If recruiting is the lifeblood of a college baseball program (or any collegiate sport, for that matter), the program’s culture is its beating heart. On this count, more than any other, Beals and his staff excel. While the Buckeyes seemingly invented new ways to lose at times this past season, and frustration was often palpable, one thing the team never did was roll over. It’s a credit to the culture of the program that the players fought tooth and nail to the final out in every game, despite the results in the win/loss column.

“There were mistakes this year, and today, but physical mistakes that are a part of baseball,” Beals said after the final game. “They’re things that bother a coach, but they don’t make you mad...We’ll come back and get together in the fall and begin to build a new brotherhood. Because that’s what this is all about. These guys know they’re brothers, regardless of what the record shows.”
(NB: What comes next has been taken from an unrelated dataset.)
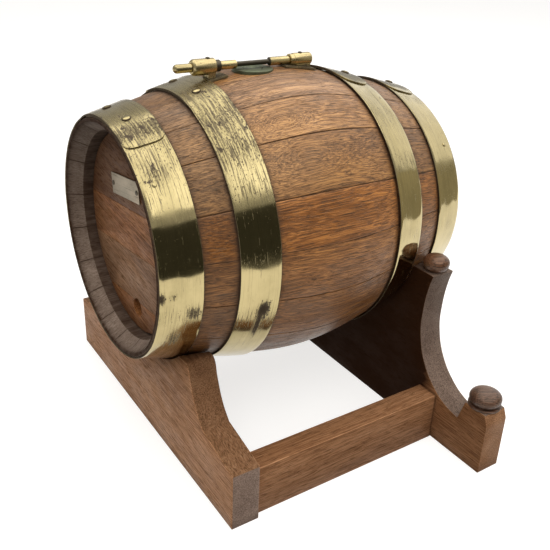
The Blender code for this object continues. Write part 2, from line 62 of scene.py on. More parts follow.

Anyone who paid attention to this team this season saw that in action. From senior co-captain Jalen Washington down to the freshmen who rarely if ever saw the field all the way to the team’s student managers and their must-follow Twitter account, Ohio State was a club that showed up and played for each other.

“These were my brothers and the season didn’t go the way we wanted,” said Washington after his final game in scarlet and gray. “I told them to keep working, and keep grinding, because this is a championship team. We fell short this year, but it’s something to look forward to next year and beyond.”

There is little question that Beals’ seat will be warm next season. Another year playing .393 ball would turn up the heat, and perhaps force the powers that be in the athletic department to make a change. But the culture he has built in his seven years at the helm is indicative of the fighting spirit of his team, and points to the potential for better days ahead. The 2018 Buckeyes will be tasked with applying that culture to a return to contention in the Big Ten and possibly saving their coach’s job.

For now, though, everything in the future is conjecture. Ohio State fans can only stare out the window, waiting for the cold winter of the offseason to pass, until Buckeye baseball returns in the spring.